There Be Spoilers Here
In fairness to MacLean, she does put a little twist on a story which at first looks to be just a variation on van Vogt’s Slan. No doubt MacLean was thinking of Slan, which at this point was one of the most popular novels in the field. Indeed there used to be many fans of van Vogt, but they’re all dead now. Anyway, Paul is not a mutant in the strict sense that his abnormalities occurred by genetic accident; rather they were put there, intentionally, with the “accident” instead being that Paul was not supposed to have made it beyond the fetal stage. There’s a somewhat convoluted backstory involving a laboratory that experimented on human embryos much like how cosmetics companies experiment on animals, only for some of these embryos to be illegally sold off to the highest bidder and allowed entry into human society.
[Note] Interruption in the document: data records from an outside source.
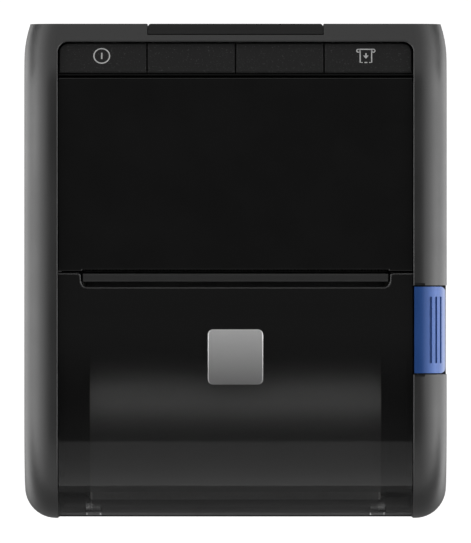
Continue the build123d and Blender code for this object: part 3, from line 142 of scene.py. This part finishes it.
class Board:
    """The node tree of a material or of the world, with the few nodes that every finish here uses."""

    def __init__(self, owner):
        owner.use_nodes = True
        self.tree = owner.node_tree
        self.tree.nodes.clear()

    def node(self, kind, settings=None, sockets=None, output=0):
        """Adds a node of a kind: its settings first, then its sockets' values or links."""
        made = self.tree.nodes.new("ShaderNode" + kind)
        for name, value in (settings or {}).items():
            setattr(made, name, value)
        for key, value in (sockets or {}).items():
            if isinstance(value, Wire):
                self.tree.links.new(value.socket, made.inputs[key])
            else:
                made.inputs[key].default_value = value
        return Wire(self, made.outputs[output]) if made.outputs else None

    def place(self, scale=None, turn=(0, 0, 0)):
        """Object coordinates, stretched and turned if a scale is given."""
        spot = self.node("TexCoord", output=3)
        return self.node("Mapping", None, {0: spot, 2: turn, 3: scale}) if scale else spot

    def axes(self):
        """The x, y and z of Object coordinates, in millimetres."""
        spot = self.node("VectorMath", {"operation": "SCALE"}, {0: self.place(), "Scale": 1 / MM})
        return [self.node("SeparateXYZ", None, {0: spot}, output=i) for i in range(3)]

    def noise(self, size, detail=2.0, rough=0.5, spot=None):
        """Cloudy variation from 0 to 1 whose features are about size millimetres across."""
        return self.node(
            "TexNoise", {"noise_dimensions": "3D"},
            {"Vector": spot or self.place(), "Scale": 1 / (size * MM), "Detail": detail,
             "Roughness": rough},
        )

    def cells(self, size, spot=None):
        """Distance within cells about size millimetres across."""
        return self.node(
            "TexVoronoi", {"feature": "F1"},
            {"Vector": spot or self.place(), "Scale": 1 / (size * MM)},
        )

    def between(self, value, low, high, to_low=0.0, to_high=1.0, smooth=True):
        """Value's place between low and high, carried over to another span and held at its ends."""
        return self.node(
            "MapRange", {"interpolation_type": "SMOOTHSTEP" if smooth else "LINEAR", "clamp": True},
            {0: value, 1: low, 2: high, 3: to_low, 4: to_high},
        )

    def band(self, value, low, high, soft):
        """1 from low to high, falling to 0 over a soft width inside each end."""
        return self.between(value, low, low + soft) * self.between(value, high - soft, high, 1.0, 0.0)

    def blend(self, share, first, second):
        """A colour that goes from first to second with share."""
        return self.node("Mix", {"data_type": "RGBA"}, {0: share, 6: first, 7: second}, output=2)

    def bump(self, height, depth):
        """Normals of a surface whose height, from 0 to 1, is depth millimetres."""
        return self.node("Bump", None, {"Height": height, "Distance": depth * MM, "Strength": 1.0})


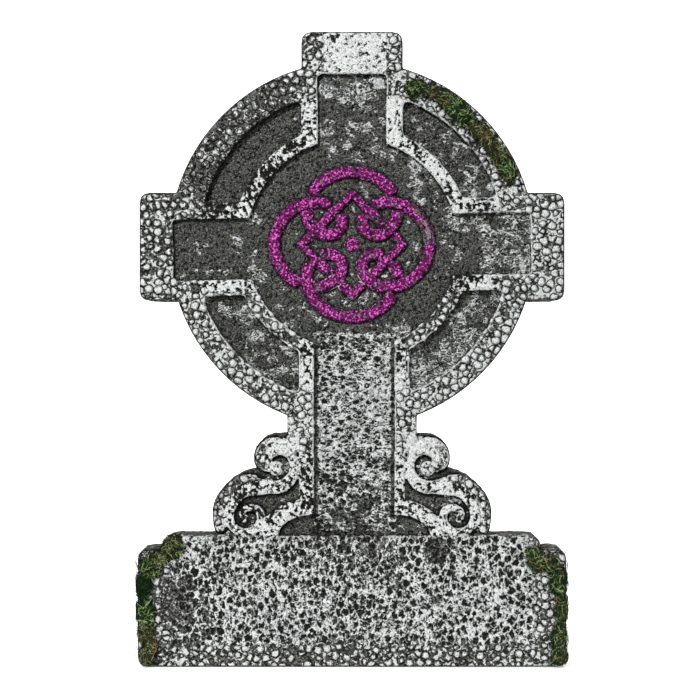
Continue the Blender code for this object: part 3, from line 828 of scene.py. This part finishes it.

Paul is one of the “E-2” line, in that on top of his weird but useful physical quirks he has also been gifted with high intelligence. (MacLean, as I suppose was common among folks at the time, treats IQ with a totally straight face. Anyone who has an IQ of above 140 is presumed to be a genius.) The big revelation, of course, is that rather than being a freak, Paul has won the genetic lottery, which the story treats as very good news for his and Nadine’s hopes of having children. The “diploids” are indeed a very small but special sub-race of supermen (and women).
A Step Farther Out
Well, that was a bit of a dud. It’s something you have to expect when reading SF of this vintage, though, even when it’s from someone of above-average skill like MacLean. I’m not sure if MacLean buys into the genetics mumbo jumbo she puts out in “The Diploids,” considering we know she bought enough into the notion of psi powers that she had apparently taken an interest in Dianetics in the ’50s. (The number of SF authors to have bought at least somewhat into L. Ron Hubbard’s pseudo-science at this time is depressingly high.) “The Diploids” is unusual for MacLean in a few ways, being it’s one of her longer stories, that it doesn’t have to do so much with sociology nor is it all that socially conscious, and also the debt she paid to van Vogt as an influence is at its most overt here. Like I said, though, there’s also a sloppiness with pacing and characterization that tells me MacLean had submitted it to a higher-paying magazine, namely Astounding, only for it to get rejected. But that’s just a theory.